## start

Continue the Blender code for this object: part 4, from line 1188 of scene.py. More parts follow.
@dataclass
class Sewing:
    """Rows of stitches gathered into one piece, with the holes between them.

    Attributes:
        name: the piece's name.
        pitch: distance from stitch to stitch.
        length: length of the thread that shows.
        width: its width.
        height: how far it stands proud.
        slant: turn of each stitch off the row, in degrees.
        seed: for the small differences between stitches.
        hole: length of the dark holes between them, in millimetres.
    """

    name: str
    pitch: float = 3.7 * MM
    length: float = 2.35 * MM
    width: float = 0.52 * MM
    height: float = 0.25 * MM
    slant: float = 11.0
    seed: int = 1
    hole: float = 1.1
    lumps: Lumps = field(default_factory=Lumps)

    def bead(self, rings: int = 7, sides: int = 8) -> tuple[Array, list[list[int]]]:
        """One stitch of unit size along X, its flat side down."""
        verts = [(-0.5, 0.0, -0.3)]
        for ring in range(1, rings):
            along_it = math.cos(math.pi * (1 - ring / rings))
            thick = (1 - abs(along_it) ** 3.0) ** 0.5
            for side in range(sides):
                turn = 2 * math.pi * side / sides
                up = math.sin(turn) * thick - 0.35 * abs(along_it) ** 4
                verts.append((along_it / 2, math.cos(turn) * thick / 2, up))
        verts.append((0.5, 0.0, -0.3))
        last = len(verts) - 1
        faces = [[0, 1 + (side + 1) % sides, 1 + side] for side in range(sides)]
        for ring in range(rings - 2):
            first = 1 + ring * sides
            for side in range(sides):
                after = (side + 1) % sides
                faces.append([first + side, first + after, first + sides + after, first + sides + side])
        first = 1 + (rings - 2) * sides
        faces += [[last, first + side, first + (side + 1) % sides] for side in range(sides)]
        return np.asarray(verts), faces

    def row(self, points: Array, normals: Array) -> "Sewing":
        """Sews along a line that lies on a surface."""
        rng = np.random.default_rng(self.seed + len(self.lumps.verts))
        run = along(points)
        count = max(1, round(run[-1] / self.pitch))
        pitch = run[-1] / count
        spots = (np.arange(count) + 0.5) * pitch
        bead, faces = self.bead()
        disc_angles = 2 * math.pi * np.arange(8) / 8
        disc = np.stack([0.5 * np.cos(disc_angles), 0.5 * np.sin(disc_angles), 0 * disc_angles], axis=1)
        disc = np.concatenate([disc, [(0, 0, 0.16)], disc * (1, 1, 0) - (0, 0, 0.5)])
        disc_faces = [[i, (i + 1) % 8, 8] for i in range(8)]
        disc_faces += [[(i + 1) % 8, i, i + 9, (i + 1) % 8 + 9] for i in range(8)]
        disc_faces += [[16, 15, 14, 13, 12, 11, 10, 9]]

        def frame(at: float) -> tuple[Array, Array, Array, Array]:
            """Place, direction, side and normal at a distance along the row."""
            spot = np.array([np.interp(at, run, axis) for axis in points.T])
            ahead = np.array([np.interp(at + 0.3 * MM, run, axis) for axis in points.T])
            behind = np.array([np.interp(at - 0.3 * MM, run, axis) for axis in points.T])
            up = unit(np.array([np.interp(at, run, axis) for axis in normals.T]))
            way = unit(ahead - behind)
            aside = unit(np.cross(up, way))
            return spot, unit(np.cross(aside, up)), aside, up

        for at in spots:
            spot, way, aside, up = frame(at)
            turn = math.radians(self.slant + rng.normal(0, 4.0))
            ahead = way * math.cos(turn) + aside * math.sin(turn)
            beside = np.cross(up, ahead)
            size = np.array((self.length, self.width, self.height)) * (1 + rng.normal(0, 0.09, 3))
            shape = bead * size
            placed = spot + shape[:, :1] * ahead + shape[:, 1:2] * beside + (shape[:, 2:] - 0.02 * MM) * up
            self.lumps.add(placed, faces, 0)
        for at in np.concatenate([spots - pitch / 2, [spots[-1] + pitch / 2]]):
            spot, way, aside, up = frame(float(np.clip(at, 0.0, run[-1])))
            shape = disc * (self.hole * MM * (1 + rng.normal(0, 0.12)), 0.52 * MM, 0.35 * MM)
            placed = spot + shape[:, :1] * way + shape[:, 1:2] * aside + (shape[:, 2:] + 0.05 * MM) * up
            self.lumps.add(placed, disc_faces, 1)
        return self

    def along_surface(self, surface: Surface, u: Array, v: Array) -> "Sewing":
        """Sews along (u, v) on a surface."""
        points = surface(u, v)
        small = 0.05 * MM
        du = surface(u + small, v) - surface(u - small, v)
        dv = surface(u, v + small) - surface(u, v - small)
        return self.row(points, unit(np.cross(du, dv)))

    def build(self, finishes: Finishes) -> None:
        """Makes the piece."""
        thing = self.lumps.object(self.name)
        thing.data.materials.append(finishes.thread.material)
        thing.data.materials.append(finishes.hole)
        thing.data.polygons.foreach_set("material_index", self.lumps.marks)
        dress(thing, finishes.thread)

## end

*Exercise details:* Quote exactly the opening line of the material above and every line after it, up to and including the line that contains "holes between them.".

*Correct output:*
Continue the Blender code for this object: part 4, from line 1188 of scene.py. More parts follow.
@dataclass
class Sewing:
    """Rows of stitches gathered into one piece, with the holes between them.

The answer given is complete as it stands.